Nothing may be dropped or altered: reproduce all the data.

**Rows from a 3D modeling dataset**
┏━━
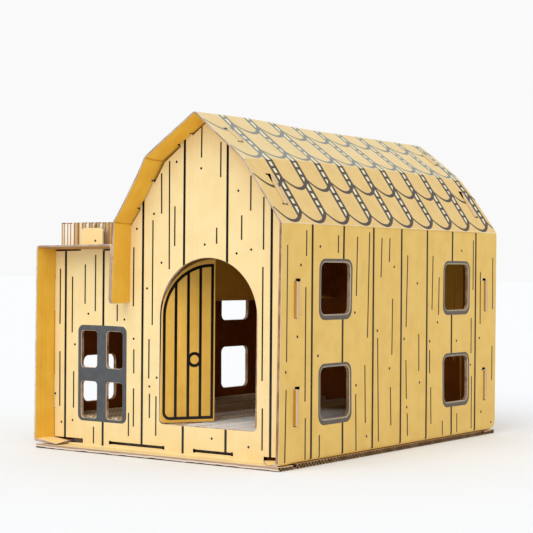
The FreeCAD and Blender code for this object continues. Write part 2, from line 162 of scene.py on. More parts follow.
# Bends of the worn sheets: the middle of each, how far it reaches, and its shift across and up
BENDS = (
    ((RIDGE_X + UPPER_RUN, FRONT, KNEE_Z), (50, 120, 45), (1.0, -4.2)),
    ((RIDGE_X, FRONT, RIDGE_Z), (60, 350, 50), (0.8, 2.6)),
    ((RIDGE_X, FRONT + 130, RIDGE_Z), (70, 150, 50), (0.0, 2.4)),
    ((RIDGE_X - UPPER_RUN / 2, FRONT, (KNEE_Z + RIDGE_Z) / 2), (55, 140, 45), (0.0, 4.0)),
    ((RIDGE_X - UPPER_RUN, FRONT, KNEE_Z), (60, 160, 60), (-3.2, 3.6)),
    ((SHORT_WALL, FRONT, EAVE_Z), (55, 60, 45), (1.2, 0.0)),
    ((SHORT_WALL, FRONT, EAVE_Z), (55, 160, 60), (0.0, 3.1)),
    ((SHORT_WALL, FRONT, SHORT_WALL_FOOT), (45, 60, 110), (-2.6, -1.8)),
    ((LEFT + 70, FRONT, WING_TOP), (130, 160, 60), (0.0, 2.4)),
    ((LEFT, FRONT, SEAT), (40, 50, 40), (0.0, 2.0)),
    ((LEFT, 20, 150), (70, 600, 320), (-3.6, 0.0)),
    ((LEFT, FRONT, 120), (40, 44, 280), (-5.4, 0.0)),
    ((RIGHT, FRONT, 290), (50, 30, 100), (2.8, 0.0)),
    ((RIGHT, FRONT, 120), (50, 30, 130), (1.5, 0.0)),
    ((RIGHT, FRONT, SEAT), (60, 60, 40), (0.0, -1.0)),
    ((RIGHT, -10, 165), (60, 280, 190), (-3.2, 0.0)),
    ((RIGHT, BACK, 160), (60, 80, 400), (3.0, 0.0)),
    ((RIDGE_X + UPPER_RUN, BACK, KNEE_Z), (36, 150, 36), (-2.6, -2.8)),
    ((RIDGE_X, BACK, RIDGE_Z), (70, 220, 50), (0.0, -0.4)),
)


def bent(across, y, up, share_x=1.0, share_z=1.0):
    """Where the bends take a point of a sheet."""
    shift_x, shift_z = 0.0, 0.0
    for middle, reach, shift in BENDS:
        weight = 1.0
        for place, centre, size in zip((across, y, up), middle, reach):
            weight *= 1 - smooth(abs(place - centre) / size)
        shift_x += weight * share_x * shift[0]
        shift_z += weight * share_z * shift[1]
    return Vector((across + shift_x, y, up + shift_z))


def ripple(place, size, seed):
    """A smooth wander between about -1 and 1."""
    return 1.6 * noise.noise(Vector((place / size, seed, 0.37)))


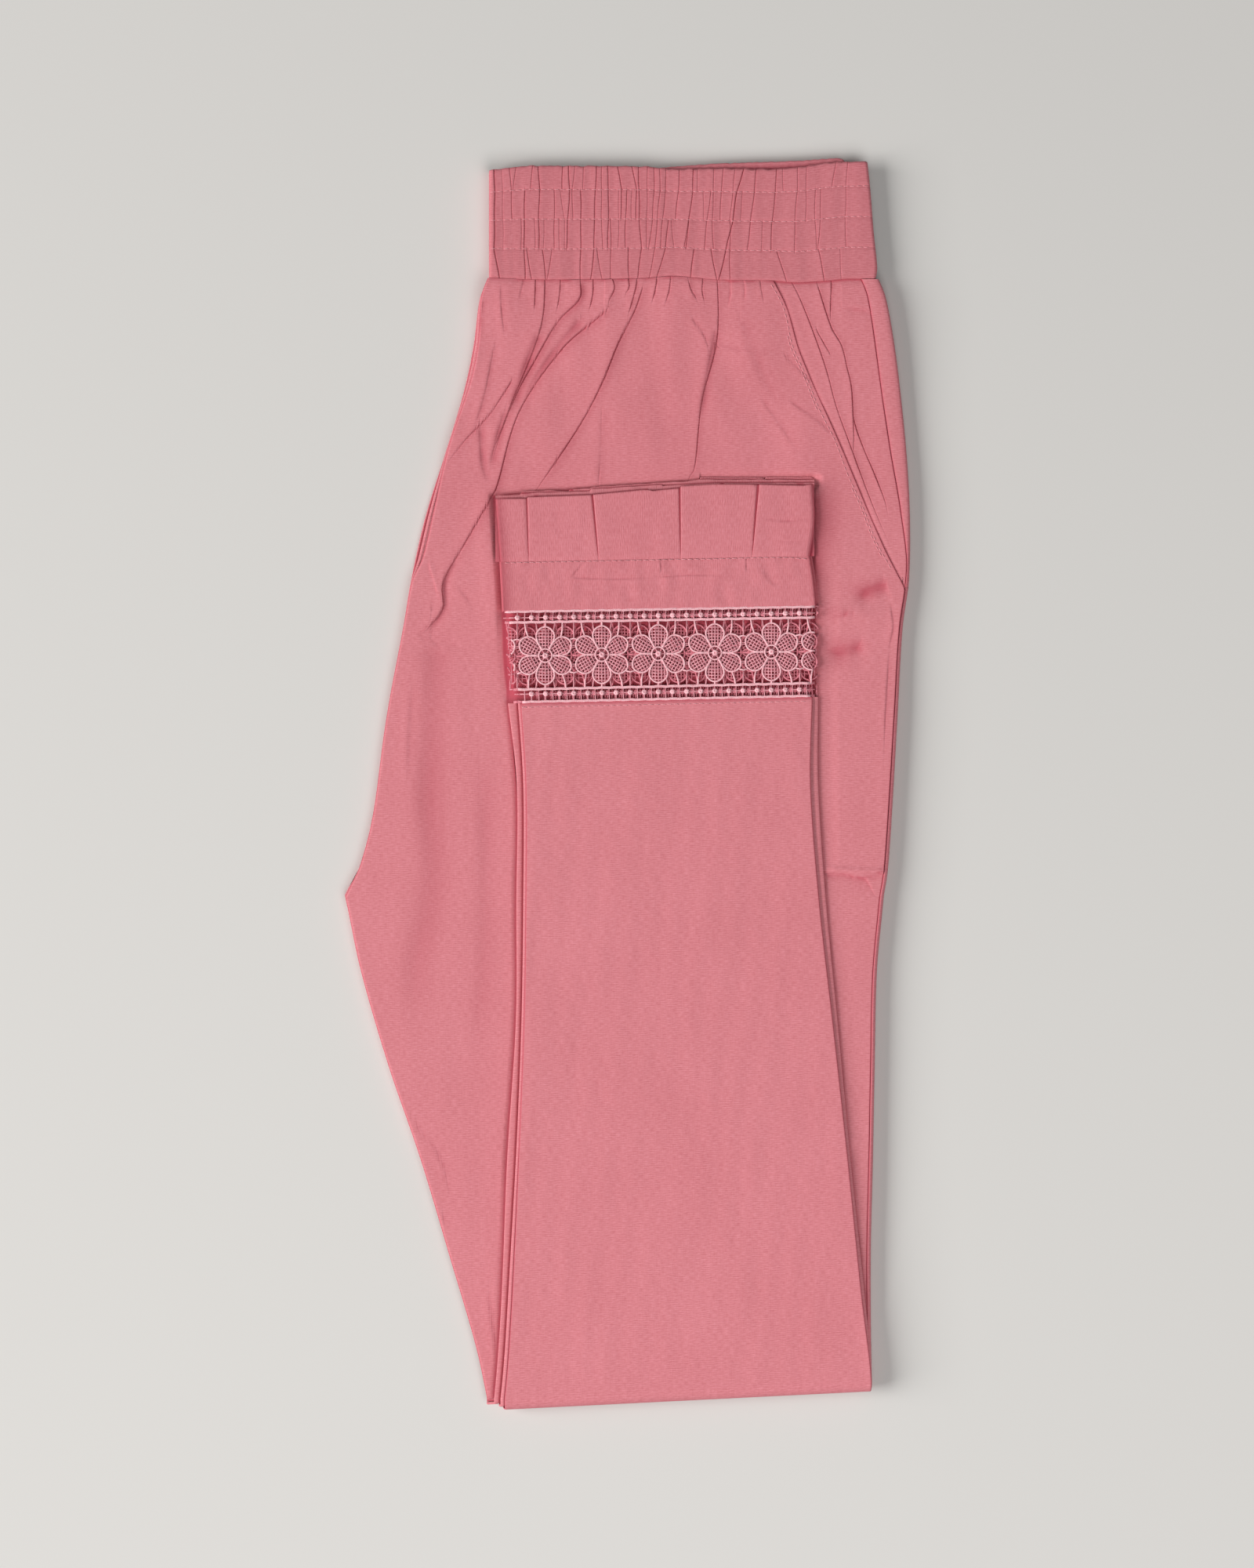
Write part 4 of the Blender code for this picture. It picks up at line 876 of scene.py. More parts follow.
┗━━
**WRITTEN RESPONSE**
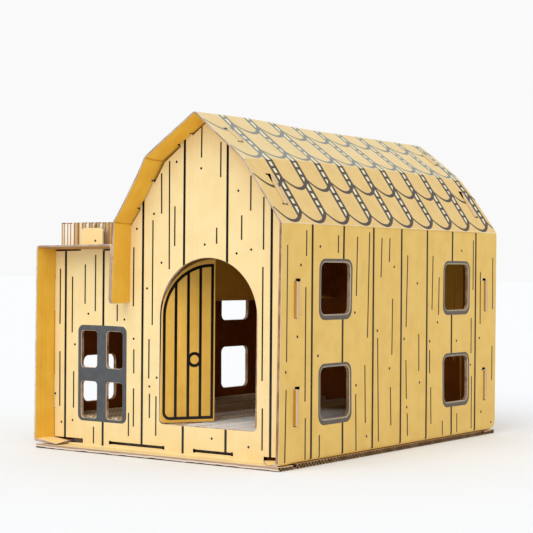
The FreeCAD and Blender code for this object continues. Write part 2, from line 162 of scene.py on. More parts follow.
# Bends of the worn sheets: the middle of each, how far it reaches, and its shift across and up
BENDS = (
    ((RIDGE_X + UPPER_RUN, FRONT, KNEE_Z), (50, 120, 45), (1.0, -4.2)),
    ((RIDGE_X, FRONT, RIDGE_Z), (60, 350, 50), (0.8, 2.6)),
    ((RIDGE_X, FRONT + 130, RIDGE_Z), (70, 150, 50), (0.0, 2.4)),
    ((RIDGE_X - UPPER_RUN / 2, FRONT, (KNEE_Z + RIDGE_Z) / 2), (55, 140, 45), (0.0, 4.0)),
    ((RIDGE_X - UPPER_RUN, FRONT, KNEE_Z), (60, 160, 60), (-3.2, 3.6)),
    ((SHORT_WALL, FRONT, EAVE_Z), (55, 60, 45), (1.2, 0.0)),
    ((SHORT_WALL, FRONT, EAVE_Z), (55, 160, 60), (0.0, 3.1)),
    ((SHORT_WALL, FRONT, SHORT_WALL_FOOT), (45, 60, 110), (-2.6, -1.8)),
    ((LEFT + 70, FRONT, WING_TOP), (130, 160, 60), (0.0, 2.4)),
    ((LEFT, FRONT, SEAT), (40, 50, 40), (0.0, 2.0)),
    ((LEFT, 20, 150), (70, 600, 320), (-3.6, 0.0)),
    ((LEFT, FRONT, 120), (40, 44, 280), (-5.4, 0.0)),
    ((RIGHT, FRONT, 290), (50, 30, 100), (2.8, 0.0)),
    ((RIGHT, FRONT, 120), (50, 30, 130), (1.5, 0.0)),
    ((RIGHT, FRONT, SEAT), (60, 60, 40), (0.0, -1.0)),
    ((RIGHT, -10, 165), (60, 280, 190), (-3.2, 0.0)),
    ((RIGHT, BACK, 160), (60, 80, 400), (3.0, 0.0)),
    ((RIDGE_X + UPPER_RUN, BACK, KNEE_Z), (36, 150, 36), (-2.6, -2.8)),
    ((RIDGE_X, BACK, RIDGE_Z), (70, 220, 50), (0.0, -0.4)),
)


def bent(across, y, up, share_x=1.0, share_z=1.0):
    """Where the bends take a point of a sheet."""
    shift_x, shift_z = 0.0, 0.0
    for middle, reach, shift in BENDS:
        weight = 1.0
        for place, centre, size in zip((across, y, up), middle, reach):
            weight *= 1 - smooth(abs(place - centre) / size)
        shift_x += weight * share_x * shift[0]
        shift_z += weight * share_z * shift[1]
    return Vector((across + shift_x, y, up + shift_z))


def ripple(place, size, seed):
    """A smooth wander between about -1 and 1."""
    return 1.6 * noise.noise(Vector((place / size, seed, 0.37)))


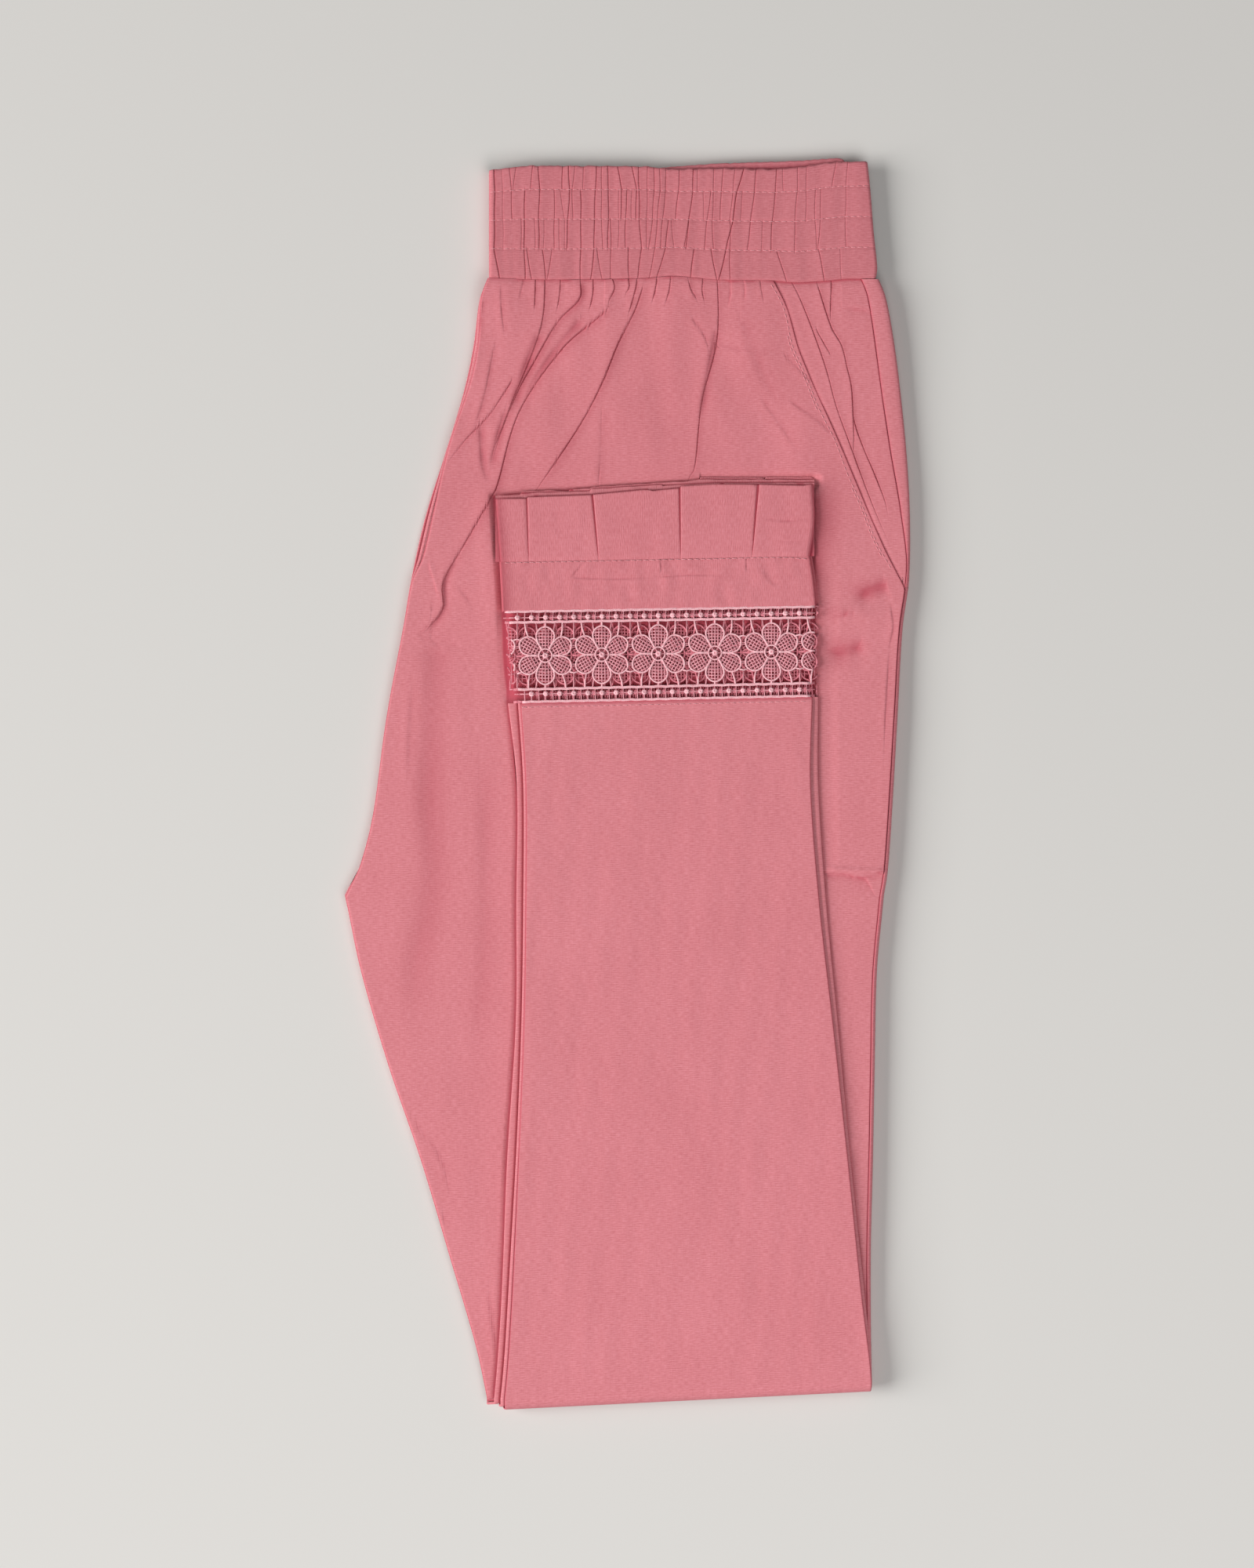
Write part 4 of the Blender code for this picture. It picks up at line 876 of scene.py. More parts follow.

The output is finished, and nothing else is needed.